*Challenge*:
Using the data that follows, return exactly the lines from the one that contains "obj.data.transform(world)" through the one that contains "bpy.context.scene.collection.objects.link(rigid_bodies[body])", ends included.

*Supplied data*:
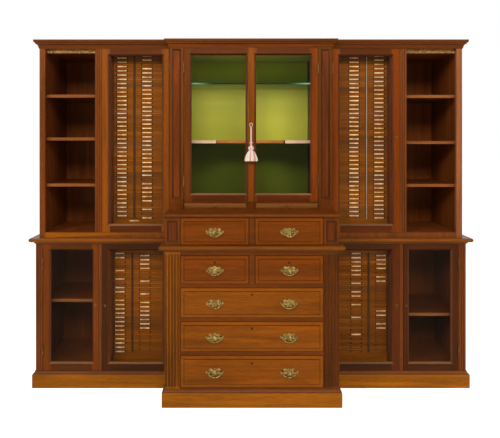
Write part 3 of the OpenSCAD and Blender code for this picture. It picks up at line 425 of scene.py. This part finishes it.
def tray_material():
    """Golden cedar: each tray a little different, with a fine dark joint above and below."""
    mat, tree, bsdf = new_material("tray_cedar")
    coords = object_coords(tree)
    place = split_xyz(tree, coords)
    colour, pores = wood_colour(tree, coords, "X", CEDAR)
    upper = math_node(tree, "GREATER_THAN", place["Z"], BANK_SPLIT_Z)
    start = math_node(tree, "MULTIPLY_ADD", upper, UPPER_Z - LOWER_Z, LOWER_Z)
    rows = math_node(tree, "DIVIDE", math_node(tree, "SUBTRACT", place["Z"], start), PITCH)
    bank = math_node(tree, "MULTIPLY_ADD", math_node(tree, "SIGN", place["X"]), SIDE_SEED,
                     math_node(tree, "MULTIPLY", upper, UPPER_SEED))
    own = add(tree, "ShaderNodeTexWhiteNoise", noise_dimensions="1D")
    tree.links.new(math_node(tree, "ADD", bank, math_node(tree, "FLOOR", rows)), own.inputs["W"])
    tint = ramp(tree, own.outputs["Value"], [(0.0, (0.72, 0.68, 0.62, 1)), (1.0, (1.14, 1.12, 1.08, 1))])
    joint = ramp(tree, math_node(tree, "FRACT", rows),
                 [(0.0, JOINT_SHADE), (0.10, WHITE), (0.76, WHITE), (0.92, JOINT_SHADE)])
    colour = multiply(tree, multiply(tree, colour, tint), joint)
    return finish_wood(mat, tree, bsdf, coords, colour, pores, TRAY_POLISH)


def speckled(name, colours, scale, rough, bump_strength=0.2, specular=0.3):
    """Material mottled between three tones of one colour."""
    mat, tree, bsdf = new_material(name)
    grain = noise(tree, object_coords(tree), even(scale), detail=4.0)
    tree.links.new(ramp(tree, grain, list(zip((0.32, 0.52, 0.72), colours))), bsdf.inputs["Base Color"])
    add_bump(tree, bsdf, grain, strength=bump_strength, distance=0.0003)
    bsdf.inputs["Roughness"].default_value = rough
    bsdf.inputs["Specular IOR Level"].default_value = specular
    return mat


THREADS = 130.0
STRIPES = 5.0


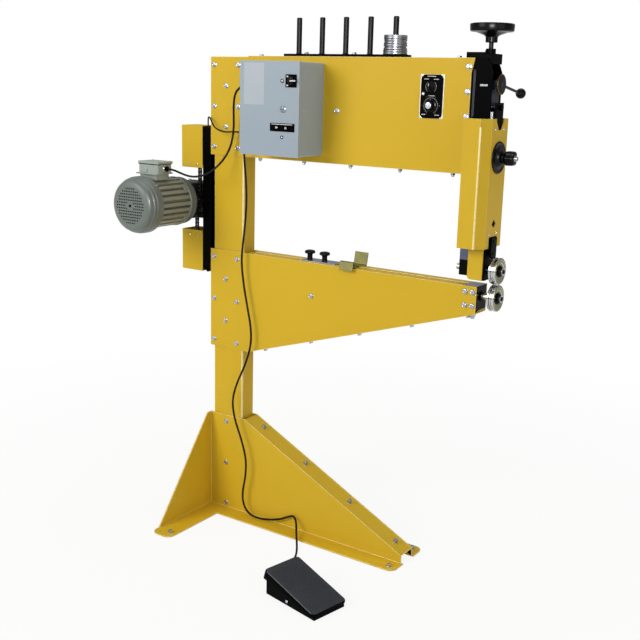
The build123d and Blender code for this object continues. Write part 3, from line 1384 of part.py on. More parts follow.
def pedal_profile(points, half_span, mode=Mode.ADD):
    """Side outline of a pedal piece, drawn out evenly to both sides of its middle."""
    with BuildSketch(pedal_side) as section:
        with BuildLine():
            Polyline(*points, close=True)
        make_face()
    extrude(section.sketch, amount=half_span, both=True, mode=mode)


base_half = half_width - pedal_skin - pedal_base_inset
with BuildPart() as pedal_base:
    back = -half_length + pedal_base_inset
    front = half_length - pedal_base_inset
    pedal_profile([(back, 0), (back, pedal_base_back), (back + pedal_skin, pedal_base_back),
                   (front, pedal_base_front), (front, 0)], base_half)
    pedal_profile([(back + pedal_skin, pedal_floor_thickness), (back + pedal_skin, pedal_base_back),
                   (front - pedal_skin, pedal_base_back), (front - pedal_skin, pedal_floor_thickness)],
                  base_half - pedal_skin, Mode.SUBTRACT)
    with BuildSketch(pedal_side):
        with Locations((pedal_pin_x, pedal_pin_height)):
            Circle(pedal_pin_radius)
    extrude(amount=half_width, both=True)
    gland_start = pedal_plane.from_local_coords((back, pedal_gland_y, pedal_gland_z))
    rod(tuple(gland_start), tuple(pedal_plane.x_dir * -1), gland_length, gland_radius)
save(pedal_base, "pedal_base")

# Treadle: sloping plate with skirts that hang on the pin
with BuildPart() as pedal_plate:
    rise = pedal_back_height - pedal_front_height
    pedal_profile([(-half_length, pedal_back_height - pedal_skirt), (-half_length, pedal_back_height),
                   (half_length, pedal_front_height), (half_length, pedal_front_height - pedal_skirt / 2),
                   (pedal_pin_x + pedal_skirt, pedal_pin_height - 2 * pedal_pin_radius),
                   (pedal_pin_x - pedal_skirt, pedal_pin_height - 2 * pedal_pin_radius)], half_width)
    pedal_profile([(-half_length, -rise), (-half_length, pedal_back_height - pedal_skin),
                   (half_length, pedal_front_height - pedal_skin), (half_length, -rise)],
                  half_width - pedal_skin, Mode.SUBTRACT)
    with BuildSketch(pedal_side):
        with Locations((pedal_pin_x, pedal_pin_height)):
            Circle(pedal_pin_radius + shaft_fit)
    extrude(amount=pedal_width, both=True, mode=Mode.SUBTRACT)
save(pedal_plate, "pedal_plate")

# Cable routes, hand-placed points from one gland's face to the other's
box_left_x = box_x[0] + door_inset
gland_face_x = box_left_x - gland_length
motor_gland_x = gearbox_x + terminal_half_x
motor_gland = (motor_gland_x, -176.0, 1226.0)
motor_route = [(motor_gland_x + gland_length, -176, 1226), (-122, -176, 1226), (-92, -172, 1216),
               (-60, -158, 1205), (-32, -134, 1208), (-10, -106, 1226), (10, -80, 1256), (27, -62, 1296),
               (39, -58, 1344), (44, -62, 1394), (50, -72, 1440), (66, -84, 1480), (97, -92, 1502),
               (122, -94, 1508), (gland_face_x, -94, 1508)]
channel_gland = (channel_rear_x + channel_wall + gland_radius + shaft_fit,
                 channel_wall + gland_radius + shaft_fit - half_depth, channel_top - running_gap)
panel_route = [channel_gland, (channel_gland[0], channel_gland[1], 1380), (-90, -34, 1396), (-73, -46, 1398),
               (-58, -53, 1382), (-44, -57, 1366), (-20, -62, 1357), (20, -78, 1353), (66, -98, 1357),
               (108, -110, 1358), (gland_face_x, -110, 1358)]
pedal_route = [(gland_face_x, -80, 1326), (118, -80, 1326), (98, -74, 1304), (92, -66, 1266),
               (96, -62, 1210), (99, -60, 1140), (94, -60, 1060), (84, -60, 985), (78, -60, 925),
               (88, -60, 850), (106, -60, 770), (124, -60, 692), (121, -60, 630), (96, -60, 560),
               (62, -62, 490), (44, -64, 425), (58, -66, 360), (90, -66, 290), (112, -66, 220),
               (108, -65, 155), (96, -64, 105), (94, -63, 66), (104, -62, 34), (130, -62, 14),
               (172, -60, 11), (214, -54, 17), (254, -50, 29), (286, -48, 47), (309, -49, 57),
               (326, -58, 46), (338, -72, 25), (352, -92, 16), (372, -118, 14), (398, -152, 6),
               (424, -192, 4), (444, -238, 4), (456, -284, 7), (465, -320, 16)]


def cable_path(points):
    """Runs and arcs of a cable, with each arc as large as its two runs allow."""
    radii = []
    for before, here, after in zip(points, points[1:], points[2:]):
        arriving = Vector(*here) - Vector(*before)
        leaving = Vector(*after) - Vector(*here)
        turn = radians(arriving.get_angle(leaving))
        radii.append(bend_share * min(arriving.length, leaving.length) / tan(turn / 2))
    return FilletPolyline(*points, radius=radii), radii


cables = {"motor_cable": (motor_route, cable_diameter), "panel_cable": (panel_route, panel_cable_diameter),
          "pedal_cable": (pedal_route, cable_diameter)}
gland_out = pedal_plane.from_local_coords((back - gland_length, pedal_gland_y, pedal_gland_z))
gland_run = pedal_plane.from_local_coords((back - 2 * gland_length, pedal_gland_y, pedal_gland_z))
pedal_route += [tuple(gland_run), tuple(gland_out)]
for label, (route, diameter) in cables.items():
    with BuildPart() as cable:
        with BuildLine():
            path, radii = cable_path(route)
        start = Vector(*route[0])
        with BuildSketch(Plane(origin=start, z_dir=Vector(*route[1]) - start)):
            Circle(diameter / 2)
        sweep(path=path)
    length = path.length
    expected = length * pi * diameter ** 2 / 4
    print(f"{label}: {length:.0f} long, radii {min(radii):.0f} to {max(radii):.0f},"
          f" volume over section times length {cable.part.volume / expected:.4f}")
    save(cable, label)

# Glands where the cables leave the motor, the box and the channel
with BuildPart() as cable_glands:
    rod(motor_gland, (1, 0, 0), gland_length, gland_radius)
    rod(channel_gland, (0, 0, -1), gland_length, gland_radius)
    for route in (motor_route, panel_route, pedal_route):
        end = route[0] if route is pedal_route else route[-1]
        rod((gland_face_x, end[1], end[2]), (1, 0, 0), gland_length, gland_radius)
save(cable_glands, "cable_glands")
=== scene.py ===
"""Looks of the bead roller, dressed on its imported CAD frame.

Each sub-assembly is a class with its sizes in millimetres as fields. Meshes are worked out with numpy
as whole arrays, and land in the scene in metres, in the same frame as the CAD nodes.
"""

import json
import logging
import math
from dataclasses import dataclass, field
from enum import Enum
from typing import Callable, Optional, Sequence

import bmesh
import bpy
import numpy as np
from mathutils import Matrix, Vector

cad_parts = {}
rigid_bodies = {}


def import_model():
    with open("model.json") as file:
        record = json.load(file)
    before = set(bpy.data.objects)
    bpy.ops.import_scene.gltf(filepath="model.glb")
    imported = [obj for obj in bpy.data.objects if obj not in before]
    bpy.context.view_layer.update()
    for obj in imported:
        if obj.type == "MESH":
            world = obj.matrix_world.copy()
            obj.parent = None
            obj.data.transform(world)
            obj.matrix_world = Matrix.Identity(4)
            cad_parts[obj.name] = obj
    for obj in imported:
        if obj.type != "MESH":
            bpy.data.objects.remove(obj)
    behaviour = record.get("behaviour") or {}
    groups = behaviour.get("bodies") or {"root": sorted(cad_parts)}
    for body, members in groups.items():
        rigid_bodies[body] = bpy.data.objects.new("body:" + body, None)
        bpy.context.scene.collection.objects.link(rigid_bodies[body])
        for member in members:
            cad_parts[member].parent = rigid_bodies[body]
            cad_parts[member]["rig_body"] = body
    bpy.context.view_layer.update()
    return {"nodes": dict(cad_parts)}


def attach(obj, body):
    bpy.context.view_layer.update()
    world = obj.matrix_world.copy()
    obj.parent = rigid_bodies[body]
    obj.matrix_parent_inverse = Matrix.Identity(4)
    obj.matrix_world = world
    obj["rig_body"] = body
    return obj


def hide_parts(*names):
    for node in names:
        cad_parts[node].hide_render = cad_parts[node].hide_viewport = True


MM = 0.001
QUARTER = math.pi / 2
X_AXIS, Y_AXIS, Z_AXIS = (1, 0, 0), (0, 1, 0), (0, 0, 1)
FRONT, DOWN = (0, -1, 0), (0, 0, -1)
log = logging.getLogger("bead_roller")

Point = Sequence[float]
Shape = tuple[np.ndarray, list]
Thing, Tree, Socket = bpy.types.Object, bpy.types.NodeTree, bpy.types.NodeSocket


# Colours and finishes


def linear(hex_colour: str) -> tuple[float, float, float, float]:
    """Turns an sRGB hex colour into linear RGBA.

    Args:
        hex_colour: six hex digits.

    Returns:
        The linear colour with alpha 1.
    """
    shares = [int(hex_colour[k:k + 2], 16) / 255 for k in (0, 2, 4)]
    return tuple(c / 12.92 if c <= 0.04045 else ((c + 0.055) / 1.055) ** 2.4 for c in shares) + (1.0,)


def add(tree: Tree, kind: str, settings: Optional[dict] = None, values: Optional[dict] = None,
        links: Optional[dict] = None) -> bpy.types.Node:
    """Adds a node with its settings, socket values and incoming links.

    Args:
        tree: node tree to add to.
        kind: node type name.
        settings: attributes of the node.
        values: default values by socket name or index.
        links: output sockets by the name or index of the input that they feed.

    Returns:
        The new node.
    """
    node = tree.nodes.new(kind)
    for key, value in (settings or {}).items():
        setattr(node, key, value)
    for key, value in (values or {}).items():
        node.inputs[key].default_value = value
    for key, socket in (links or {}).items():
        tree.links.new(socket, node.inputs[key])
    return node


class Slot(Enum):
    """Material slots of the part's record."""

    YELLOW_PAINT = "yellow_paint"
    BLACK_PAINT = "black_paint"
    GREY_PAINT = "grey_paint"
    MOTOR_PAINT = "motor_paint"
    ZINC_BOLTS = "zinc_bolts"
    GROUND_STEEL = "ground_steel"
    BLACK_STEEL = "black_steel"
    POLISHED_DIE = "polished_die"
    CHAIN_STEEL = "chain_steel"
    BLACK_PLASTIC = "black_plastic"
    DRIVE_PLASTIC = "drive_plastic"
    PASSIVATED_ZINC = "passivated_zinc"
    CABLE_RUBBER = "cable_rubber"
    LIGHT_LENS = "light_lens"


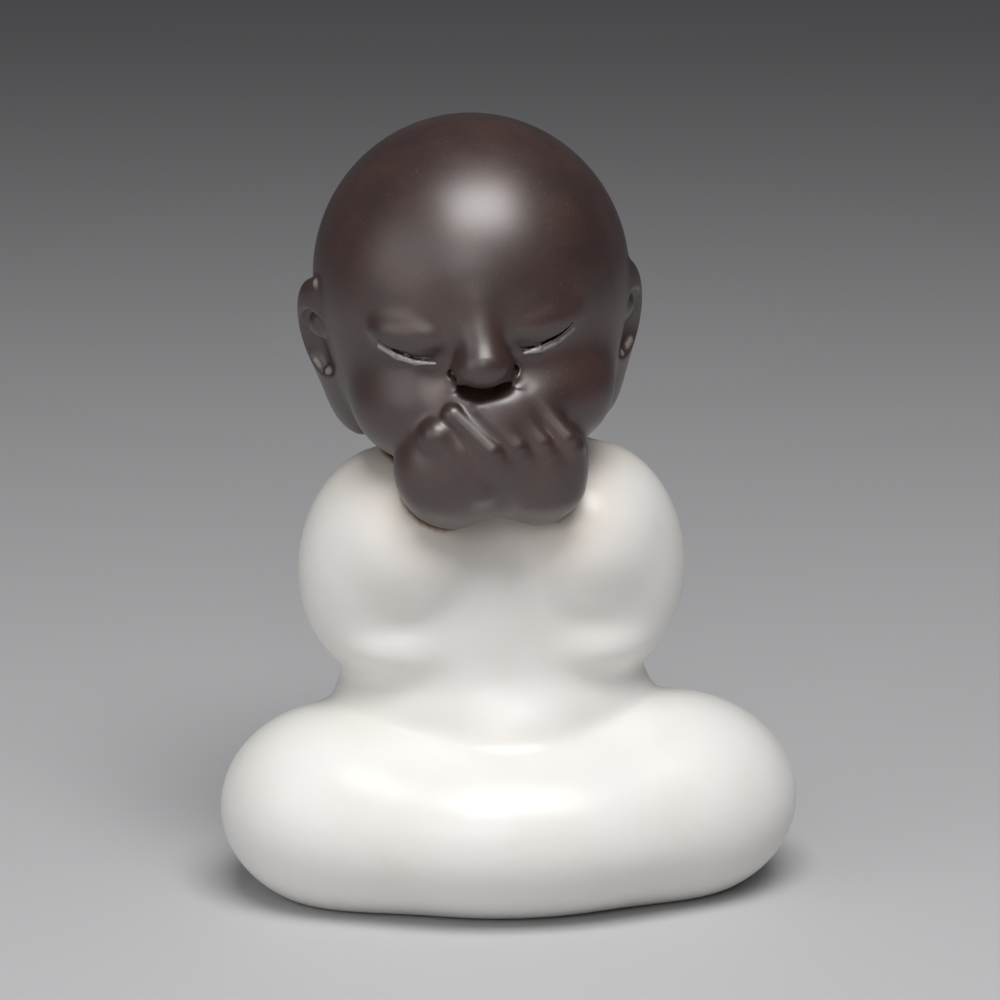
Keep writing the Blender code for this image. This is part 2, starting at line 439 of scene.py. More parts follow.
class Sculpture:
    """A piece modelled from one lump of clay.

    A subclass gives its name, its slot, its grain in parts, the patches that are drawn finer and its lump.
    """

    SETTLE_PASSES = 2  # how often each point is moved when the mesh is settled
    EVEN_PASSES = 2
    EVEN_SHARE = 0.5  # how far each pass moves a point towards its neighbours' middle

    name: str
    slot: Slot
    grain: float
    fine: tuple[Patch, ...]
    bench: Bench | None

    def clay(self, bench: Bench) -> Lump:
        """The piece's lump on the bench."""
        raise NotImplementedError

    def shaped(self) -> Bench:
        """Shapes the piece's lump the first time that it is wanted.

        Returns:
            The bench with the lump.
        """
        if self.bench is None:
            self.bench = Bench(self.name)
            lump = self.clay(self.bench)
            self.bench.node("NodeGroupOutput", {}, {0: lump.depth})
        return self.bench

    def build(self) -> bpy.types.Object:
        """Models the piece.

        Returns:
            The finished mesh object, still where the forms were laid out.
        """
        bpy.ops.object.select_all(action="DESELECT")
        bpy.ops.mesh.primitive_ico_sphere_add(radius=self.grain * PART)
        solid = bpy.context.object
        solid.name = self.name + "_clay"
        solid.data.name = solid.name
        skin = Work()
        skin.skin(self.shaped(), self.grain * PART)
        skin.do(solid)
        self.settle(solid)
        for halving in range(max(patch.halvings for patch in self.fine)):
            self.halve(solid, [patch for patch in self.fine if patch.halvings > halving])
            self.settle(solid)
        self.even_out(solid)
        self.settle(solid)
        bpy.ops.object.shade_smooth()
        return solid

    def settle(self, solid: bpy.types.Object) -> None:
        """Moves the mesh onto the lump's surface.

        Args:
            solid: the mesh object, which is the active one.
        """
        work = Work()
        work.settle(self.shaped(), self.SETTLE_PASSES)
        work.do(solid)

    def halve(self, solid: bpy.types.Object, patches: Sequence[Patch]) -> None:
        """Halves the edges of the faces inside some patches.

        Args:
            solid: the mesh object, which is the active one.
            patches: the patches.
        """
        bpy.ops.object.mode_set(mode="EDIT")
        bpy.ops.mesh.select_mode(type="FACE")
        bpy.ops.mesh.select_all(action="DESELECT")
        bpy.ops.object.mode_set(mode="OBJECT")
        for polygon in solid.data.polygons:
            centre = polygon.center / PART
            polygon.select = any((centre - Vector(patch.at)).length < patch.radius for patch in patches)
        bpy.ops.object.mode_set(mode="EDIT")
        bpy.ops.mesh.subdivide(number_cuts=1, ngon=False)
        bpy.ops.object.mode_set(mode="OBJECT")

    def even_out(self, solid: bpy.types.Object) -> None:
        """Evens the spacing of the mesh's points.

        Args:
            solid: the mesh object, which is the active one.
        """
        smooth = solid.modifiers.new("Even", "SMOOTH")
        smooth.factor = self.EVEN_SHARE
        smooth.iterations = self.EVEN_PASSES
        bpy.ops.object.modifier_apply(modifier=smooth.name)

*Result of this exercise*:
            obj.data.transform(world)
            obj.matrix_world = Matrix.Identity(4)
            cad_parts[obj.name] = obj
    for obj in imported:
        if obj.type != "MESH":
            bpy.data.objects.remove(obj)
    behaviour = record.get("behaviour") or {}
    groups = behaviour.get("bodies") or {"root": sorted(cad_parts)}
    for body, members in groups.items():
        rigid_bodies[body] = bpy.data.objects.new("body:" + body, None)
        bpy.context.scene.collection.objects.link(rigid_bodies[body])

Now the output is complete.